We do things backwards in this nation — and how we deal with pedophiles is one of them.  A sexual predator has the potential to crush the lives of hundreds of victims over a lifetime.  A child’s life is changed in the instant that he or she is molested — and the lives of every person around them for the rest of their lives are changed as well.  Studies have consistently shown that one in every four children in this country will be sexually molested — one in four — either by a stranger or, more commonly, by a family member or family friend.
The next time your kids have friends over to your house, just think about that one in four number for a minute and realize its implications.

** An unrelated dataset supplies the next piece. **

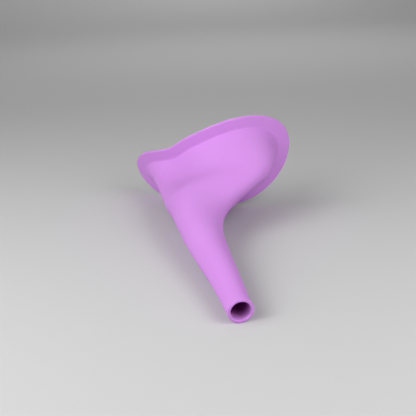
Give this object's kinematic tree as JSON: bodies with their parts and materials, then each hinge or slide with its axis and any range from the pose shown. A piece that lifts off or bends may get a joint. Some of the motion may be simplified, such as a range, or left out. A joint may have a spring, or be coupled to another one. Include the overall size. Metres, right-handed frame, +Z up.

We have to be smarter and do better with this sort of crime — because it ripples outward on so many, horrible levels over the lifetime of the survivor.  If your child begins to act furtive, secretive, hide their online activity from you, spend an inordinate amount of time IM-ing and trying to hide it, no longer spending time with other kids, disappearing from the house at odd hours, shying away from your hugs or any touch, gets very jumpy — anything along those unusual lines, you should try to keep a close eye on why the changes occur.  (Sure, teenagers especially, can be a bit jumpy behaviorally, but there you are.)  Check your caller ID — if there are repeat calls from a particular number — out of state or locally — that you don’t recognize, ask about it.
One of the biggest questions in my mind on this was how this was happening repeatedly with a Department of Homeland Security official who was using his work cell phone to perpetrate this?  The WaPo had this as well:
Another Homeland Security official — Frank Figueroa, special agent in charge of U.S. Immigration and Customs Enforcement in Tampa — faces trial this week on charges of exposing himself to a teenage girl last year at a mall. Figueroa, who has been suspended, pleaded not guilty.
What in the hell is going on at the Department of Homeland Security?  These are the people who are supposed to be protecting us, right — instead, it looks like we have to protect our children from them.  Background check, anyone?